Clarkson University Criminal Justice System Software Testing

Background

Forensic DNA evidence has been an important part of criminal investigations and prosecutions for decades, but in recent years, software has been introduced to interpret evidence that was previously considered too complex for manual analysis. For example, this probabilistic genotyping software is used when the evidence is a mixture of contributions from many people, when only trace amounts of evidence is collected or when the evidence has been substantially degraded by environmental factors. Such software report the probability of the evidence under two competing hypotheses — mostly commonly that the defendant contributed to the DNA sample versus an unknown person contributed to it. However, what lab technicians can not do manually, they also can not manually verify and there have been substantial concerns over the accuracy and reliability of the software results from groups such as the Legal Aid Society and journalists who investigate machine bias and algorithmic injustice.

The landscape of probabilistic genotyping software is complicated. There are over a dozen software packages — some developed by individuals and later commercialized, others developed by corporations and still others developed in house by forensic labs. This software is often expensive and developers are keen to protect their intellectual property and reputation. They often strenuously resist any attempts to question methods they consider proprietary, even in the case of defense experts reviewing the system under a protective order. As a result, defendants are being sent to jail based on results of proprietary software, sometimes even in the absence of other physical evidence, even though there are substantial, open questions about its accuracy and reliability. For example, has the software been thoroughly tested on a wide range of racial groups? Has it proven effective with mixtures that contain multiple contributors from the same family? And even more simply, was the software developed with good software engineering principles that convince one that major bugs have been identified and fixed? We all know what it is like to run beta-level software and observe bugs that are eventually reported and fixed. What would happen if every time a bug was reported, the response was simply you are just complaining because you are guilty?.
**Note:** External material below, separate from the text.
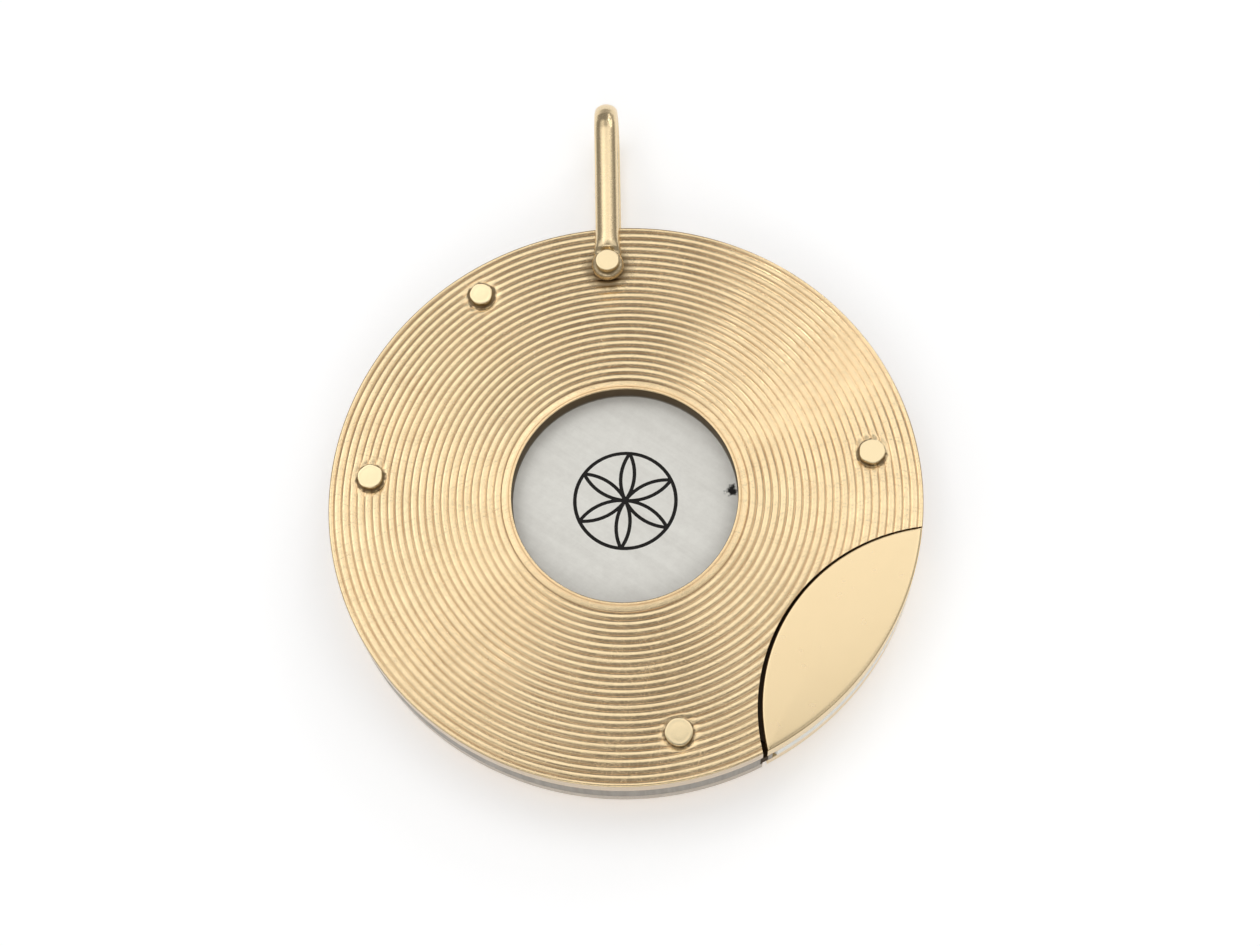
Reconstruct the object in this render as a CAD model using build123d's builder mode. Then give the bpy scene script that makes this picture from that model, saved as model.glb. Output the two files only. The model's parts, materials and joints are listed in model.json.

The startling discovery of a hidden function in the code of one such probabilistic genotyping program the very first time it was reviewed by a defense expert has raised questions about evidence used in over a thousand cases. The Forensic Statistical Tool (FST) was developed by New York City's Office of Chief Medical Examiner (OCME) and has been used since 2010, both in New York and in other jurisdictions. When defense expert Nathan Adams conducted the world's first FST source code review in a federal criminal case, he found that the application of the FST software included a function that does not reflect, and is even counter to, the methodology as described by the laboratory in testimony, peer reviewed publications and at scientific conferences. This hidden function discards data under certain circumstances, yet its existence was completely unknown until the source code was reviewed. In late 2017, in response to a motion filed by the defense and Propublica, a federal judge unsealed the source code for one such software program, the Forensic Statistical Tool (FST) as well as affidavits submitted by expert witnesses who reviewed the FST source code under protective order. The affidavits document problems revealed by the FST source code including the exclusion of data that could impact the software results and overall concerns about sloppy software practice that often reveals the presence of bugs. These findings provided some of the first public evidence to support the concerns defense teams have been voicing for years, but much more work is needed.